PROVIDED RECORDS:
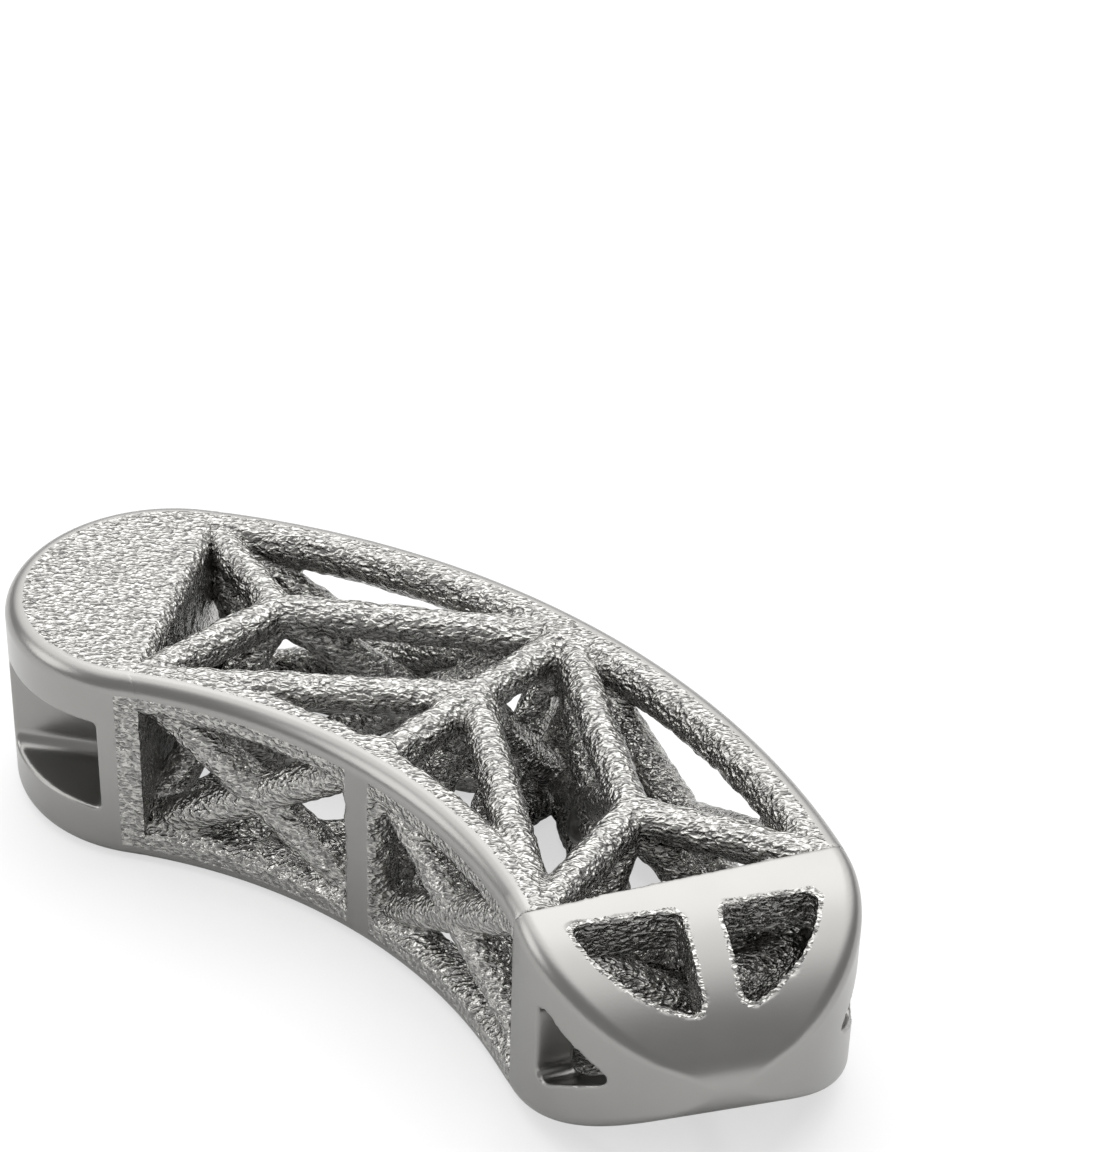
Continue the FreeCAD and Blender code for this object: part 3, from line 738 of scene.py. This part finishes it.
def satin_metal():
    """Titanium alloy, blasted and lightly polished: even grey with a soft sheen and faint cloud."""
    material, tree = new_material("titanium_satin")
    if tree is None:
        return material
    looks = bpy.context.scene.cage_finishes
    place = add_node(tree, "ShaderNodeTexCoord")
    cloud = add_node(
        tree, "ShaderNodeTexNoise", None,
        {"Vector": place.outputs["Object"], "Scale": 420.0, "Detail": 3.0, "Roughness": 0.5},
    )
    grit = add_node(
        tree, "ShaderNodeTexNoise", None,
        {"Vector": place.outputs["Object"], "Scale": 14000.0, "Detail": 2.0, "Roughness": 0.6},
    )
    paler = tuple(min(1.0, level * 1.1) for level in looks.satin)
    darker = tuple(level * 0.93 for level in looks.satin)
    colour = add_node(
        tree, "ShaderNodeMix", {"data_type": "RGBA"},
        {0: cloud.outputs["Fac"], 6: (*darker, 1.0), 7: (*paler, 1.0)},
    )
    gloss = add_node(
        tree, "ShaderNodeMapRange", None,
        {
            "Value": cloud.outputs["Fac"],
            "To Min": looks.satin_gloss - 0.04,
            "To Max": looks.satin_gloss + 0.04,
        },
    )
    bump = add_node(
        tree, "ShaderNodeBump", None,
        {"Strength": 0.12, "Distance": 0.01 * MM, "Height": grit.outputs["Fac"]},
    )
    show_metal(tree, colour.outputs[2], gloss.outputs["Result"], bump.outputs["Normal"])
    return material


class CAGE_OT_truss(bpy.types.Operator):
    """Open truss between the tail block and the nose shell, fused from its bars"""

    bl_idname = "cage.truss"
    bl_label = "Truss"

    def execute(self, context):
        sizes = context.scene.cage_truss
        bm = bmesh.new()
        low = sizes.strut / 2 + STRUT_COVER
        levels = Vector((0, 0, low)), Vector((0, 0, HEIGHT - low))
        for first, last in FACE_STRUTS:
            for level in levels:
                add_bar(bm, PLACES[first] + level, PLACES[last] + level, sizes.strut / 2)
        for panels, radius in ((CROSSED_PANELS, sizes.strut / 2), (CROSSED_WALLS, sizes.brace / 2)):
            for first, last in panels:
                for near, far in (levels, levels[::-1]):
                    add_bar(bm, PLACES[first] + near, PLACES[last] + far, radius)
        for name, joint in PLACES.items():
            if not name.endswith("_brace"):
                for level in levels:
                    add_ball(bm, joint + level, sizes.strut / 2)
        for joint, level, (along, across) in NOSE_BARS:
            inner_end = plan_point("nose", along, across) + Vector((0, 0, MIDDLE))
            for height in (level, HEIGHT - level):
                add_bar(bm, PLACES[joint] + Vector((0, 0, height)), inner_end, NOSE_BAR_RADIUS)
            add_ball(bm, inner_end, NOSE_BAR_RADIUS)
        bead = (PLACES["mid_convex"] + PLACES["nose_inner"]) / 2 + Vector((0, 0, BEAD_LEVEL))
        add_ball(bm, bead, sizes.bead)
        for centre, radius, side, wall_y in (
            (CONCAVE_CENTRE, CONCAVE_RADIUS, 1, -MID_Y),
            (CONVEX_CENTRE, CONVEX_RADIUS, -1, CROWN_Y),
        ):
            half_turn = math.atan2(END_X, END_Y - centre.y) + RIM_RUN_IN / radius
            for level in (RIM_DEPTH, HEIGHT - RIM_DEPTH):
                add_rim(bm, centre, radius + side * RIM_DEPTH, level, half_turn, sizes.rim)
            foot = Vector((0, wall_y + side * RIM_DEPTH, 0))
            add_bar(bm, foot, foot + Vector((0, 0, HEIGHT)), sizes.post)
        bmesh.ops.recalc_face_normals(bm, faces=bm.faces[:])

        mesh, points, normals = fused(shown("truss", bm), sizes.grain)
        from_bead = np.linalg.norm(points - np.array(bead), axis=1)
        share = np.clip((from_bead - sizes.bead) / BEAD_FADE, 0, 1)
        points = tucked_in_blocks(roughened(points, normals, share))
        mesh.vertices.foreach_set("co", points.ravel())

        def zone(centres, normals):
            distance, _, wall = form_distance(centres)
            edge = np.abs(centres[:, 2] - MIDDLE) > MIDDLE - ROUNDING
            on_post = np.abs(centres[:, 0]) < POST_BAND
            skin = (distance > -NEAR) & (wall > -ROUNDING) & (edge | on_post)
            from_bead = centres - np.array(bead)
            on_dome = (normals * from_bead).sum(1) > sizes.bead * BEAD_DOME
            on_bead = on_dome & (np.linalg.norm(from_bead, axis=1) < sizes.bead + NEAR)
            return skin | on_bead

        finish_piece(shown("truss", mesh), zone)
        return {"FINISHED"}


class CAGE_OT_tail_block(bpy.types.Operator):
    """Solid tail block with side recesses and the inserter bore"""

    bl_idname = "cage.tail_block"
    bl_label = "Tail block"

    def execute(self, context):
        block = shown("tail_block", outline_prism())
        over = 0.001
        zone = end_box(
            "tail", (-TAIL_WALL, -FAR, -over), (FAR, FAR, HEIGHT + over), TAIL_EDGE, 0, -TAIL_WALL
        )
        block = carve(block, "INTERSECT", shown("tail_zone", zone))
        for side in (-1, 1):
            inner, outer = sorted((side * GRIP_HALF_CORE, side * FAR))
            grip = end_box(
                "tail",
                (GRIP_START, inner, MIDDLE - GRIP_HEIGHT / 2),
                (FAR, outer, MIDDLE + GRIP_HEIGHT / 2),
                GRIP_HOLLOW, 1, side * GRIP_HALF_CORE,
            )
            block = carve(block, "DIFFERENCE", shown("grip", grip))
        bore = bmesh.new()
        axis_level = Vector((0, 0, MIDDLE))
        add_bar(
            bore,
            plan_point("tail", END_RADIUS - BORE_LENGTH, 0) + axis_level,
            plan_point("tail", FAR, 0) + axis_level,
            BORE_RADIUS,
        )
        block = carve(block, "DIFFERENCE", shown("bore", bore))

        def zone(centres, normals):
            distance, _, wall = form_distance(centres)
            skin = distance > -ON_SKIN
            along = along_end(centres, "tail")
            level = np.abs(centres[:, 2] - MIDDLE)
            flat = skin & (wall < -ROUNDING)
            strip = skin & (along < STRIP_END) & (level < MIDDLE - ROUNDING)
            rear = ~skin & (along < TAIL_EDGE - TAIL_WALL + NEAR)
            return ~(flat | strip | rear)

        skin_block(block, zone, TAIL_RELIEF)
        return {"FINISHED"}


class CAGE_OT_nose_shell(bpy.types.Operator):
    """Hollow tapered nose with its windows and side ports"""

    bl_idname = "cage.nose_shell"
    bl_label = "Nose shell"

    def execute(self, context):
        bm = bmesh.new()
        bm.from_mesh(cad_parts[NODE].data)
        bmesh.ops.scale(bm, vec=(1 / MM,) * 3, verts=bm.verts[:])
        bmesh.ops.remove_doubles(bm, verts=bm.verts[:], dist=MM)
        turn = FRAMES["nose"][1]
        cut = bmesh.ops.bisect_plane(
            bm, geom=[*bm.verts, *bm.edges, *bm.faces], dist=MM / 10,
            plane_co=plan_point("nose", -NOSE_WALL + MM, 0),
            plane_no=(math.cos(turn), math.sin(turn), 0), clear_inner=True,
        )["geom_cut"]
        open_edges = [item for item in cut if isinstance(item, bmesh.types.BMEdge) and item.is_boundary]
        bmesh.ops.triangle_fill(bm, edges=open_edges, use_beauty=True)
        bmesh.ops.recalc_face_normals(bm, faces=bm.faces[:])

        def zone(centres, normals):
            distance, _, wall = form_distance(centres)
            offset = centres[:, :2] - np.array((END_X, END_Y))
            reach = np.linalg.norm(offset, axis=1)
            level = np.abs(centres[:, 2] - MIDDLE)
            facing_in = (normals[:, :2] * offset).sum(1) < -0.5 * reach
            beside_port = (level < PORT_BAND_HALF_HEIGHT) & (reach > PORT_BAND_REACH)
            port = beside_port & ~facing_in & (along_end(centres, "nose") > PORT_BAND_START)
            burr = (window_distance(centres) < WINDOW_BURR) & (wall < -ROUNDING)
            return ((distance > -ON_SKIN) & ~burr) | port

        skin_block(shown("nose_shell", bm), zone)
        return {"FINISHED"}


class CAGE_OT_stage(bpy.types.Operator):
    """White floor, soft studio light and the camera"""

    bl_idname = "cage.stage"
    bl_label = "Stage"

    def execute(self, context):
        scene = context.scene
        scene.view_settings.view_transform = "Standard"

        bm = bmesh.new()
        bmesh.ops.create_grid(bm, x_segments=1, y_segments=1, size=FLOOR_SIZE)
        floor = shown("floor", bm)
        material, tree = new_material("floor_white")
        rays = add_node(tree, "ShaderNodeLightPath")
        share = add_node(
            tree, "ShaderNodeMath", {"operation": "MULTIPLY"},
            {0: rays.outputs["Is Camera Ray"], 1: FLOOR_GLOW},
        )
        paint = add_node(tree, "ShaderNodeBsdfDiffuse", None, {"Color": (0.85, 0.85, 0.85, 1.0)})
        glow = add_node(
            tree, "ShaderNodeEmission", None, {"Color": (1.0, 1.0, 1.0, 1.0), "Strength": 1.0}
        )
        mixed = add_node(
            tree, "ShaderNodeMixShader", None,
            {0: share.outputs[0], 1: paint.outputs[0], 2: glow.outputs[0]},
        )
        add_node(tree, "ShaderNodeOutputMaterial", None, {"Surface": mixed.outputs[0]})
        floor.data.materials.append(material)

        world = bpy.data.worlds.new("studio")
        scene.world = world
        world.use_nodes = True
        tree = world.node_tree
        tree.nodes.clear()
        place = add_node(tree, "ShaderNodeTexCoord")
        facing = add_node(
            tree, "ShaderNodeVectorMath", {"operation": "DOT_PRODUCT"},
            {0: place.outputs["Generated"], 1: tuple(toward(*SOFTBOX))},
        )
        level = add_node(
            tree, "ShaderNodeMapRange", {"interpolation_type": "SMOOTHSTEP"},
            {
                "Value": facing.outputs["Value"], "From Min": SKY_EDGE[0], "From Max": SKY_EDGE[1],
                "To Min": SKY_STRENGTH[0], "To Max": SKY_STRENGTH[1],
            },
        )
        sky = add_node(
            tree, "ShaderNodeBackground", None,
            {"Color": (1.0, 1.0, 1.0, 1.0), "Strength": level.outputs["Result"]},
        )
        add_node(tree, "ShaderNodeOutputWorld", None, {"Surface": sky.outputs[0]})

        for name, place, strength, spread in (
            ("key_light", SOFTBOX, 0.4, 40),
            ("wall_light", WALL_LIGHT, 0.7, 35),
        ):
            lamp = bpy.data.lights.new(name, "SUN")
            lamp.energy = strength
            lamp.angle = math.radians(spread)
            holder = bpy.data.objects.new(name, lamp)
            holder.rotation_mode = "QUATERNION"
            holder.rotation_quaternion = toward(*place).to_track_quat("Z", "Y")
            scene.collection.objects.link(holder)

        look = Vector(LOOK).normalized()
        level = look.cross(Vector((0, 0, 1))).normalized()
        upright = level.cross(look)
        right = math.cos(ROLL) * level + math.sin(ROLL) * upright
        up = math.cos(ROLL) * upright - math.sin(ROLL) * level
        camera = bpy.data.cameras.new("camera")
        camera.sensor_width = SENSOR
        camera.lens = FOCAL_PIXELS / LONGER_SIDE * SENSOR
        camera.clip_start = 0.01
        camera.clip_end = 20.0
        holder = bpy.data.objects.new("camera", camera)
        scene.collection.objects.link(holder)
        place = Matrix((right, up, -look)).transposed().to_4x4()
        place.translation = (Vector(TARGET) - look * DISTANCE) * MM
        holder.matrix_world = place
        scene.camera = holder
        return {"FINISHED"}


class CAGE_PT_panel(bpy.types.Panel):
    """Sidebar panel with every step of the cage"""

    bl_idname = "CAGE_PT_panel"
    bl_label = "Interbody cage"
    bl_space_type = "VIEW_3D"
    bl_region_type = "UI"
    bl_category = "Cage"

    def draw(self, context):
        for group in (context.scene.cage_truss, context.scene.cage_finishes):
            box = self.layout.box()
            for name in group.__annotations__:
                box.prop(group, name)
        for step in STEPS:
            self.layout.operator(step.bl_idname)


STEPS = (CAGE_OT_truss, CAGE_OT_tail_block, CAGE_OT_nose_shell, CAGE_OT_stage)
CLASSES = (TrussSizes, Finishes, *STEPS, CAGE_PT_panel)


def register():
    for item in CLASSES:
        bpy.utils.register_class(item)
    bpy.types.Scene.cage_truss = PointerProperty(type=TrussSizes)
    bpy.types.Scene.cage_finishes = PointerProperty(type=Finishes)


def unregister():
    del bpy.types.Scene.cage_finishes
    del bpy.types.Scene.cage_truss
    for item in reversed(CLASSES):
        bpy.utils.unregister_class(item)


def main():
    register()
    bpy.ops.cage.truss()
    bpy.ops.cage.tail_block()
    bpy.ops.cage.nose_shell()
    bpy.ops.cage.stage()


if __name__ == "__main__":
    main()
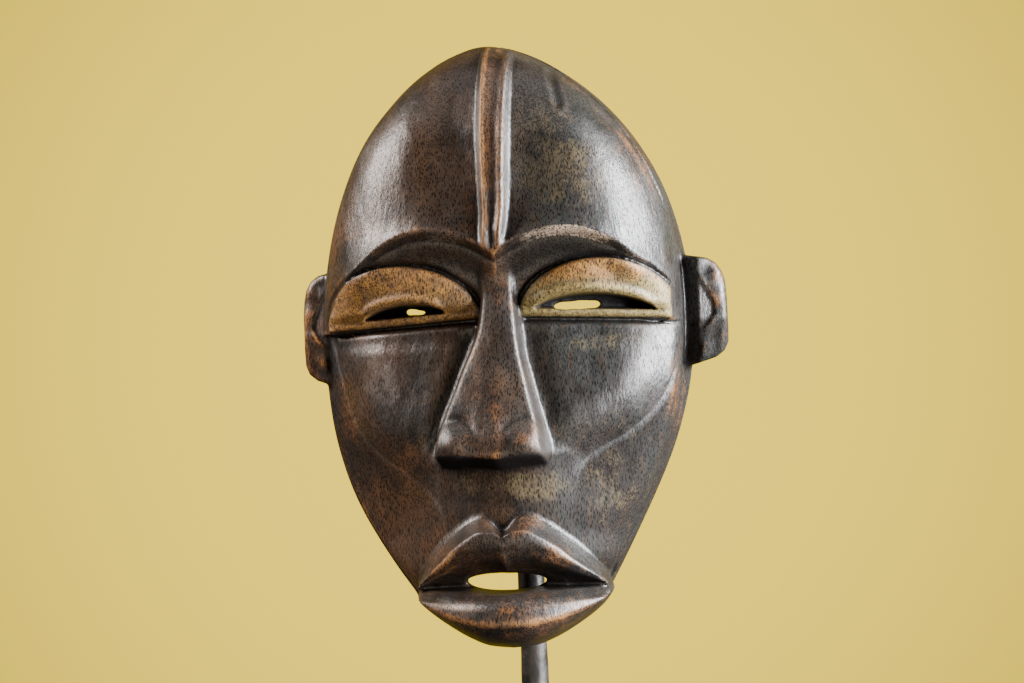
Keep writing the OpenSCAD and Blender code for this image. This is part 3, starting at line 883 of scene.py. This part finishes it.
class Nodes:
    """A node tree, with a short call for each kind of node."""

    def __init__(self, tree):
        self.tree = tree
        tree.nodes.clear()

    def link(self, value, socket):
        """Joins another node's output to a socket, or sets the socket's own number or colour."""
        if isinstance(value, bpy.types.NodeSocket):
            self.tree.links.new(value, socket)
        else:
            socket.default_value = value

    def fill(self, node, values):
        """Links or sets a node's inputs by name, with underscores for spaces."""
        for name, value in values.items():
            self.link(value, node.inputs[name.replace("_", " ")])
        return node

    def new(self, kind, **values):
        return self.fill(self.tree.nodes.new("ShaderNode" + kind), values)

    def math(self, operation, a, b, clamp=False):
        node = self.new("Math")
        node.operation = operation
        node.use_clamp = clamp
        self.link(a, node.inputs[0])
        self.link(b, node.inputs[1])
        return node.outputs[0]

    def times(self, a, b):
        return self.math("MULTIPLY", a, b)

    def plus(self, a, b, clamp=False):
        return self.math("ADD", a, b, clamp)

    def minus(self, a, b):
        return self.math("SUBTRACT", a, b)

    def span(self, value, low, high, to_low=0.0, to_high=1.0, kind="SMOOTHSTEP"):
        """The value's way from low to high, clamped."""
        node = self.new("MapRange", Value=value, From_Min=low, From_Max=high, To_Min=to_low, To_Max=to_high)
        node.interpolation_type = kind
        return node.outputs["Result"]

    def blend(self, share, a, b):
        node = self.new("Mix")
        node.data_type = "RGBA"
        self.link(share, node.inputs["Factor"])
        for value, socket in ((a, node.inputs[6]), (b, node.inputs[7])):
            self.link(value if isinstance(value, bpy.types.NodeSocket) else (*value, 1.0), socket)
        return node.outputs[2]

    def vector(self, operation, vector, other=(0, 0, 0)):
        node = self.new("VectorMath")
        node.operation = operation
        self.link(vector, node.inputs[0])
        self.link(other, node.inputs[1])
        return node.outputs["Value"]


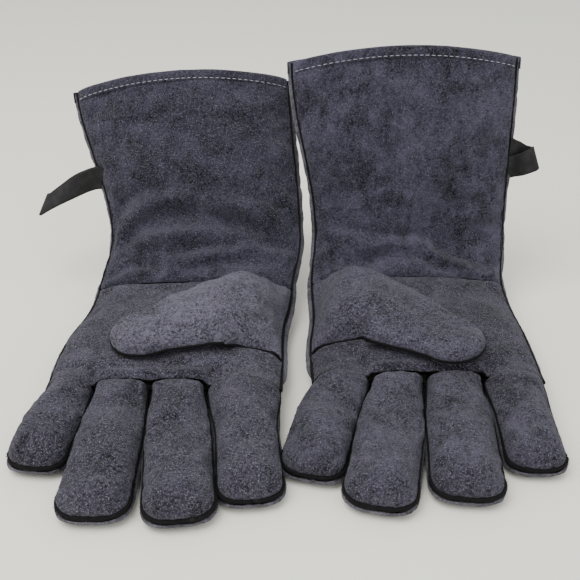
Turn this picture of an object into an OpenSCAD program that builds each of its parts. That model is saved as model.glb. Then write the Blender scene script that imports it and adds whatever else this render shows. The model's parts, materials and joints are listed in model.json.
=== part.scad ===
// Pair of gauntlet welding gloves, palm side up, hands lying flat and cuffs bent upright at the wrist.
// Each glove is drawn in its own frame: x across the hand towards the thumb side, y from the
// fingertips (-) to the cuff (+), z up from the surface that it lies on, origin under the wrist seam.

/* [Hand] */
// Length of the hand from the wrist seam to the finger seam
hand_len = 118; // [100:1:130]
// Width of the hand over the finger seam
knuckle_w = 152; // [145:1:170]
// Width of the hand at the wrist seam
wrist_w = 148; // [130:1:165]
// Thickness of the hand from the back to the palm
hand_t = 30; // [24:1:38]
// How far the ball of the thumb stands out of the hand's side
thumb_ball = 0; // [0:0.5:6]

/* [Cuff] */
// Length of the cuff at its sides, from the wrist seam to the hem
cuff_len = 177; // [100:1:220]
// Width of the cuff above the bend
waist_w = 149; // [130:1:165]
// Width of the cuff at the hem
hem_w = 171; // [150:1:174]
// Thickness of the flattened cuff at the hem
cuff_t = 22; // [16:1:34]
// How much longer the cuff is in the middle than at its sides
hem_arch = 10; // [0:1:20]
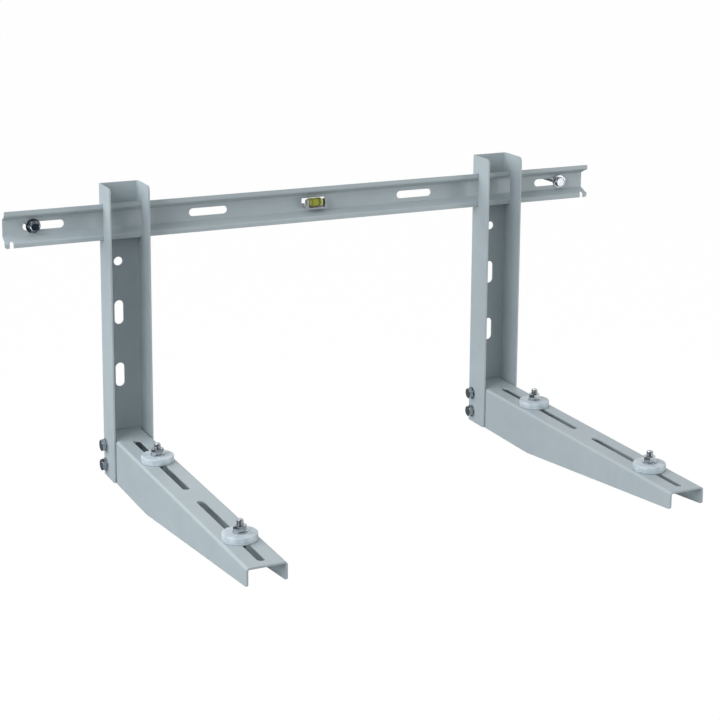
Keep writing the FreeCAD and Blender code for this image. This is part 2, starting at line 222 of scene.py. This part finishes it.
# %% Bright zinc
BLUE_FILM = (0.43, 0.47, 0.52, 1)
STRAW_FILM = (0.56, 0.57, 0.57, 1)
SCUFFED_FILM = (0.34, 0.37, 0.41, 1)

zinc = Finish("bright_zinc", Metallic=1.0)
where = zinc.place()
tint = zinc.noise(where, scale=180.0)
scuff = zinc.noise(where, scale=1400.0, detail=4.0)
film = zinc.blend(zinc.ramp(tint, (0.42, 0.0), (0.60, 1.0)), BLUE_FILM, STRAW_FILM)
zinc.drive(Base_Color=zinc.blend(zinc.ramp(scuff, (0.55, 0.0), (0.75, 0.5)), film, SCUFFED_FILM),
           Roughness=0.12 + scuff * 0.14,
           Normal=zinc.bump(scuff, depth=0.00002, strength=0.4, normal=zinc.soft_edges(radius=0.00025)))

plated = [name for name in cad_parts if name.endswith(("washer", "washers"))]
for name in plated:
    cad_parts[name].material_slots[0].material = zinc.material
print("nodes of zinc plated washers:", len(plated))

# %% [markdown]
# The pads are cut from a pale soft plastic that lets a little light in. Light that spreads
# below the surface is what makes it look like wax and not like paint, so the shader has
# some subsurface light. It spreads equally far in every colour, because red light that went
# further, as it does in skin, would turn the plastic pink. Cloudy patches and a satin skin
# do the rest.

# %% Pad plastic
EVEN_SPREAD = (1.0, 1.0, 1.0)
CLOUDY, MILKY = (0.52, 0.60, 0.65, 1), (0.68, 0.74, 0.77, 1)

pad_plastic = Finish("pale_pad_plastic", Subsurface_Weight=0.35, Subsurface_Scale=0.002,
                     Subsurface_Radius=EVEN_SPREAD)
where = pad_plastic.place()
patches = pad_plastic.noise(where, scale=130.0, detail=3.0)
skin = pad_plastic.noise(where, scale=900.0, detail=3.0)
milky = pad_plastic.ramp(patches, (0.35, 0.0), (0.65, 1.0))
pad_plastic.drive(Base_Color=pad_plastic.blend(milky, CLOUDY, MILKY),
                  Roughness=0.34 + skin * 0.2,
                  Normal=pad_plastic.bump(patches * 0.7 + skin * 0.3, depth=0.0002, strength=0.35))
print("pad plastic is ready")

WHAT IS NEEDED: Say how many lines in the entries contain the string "materials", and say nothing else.

THE RESPONSE: 2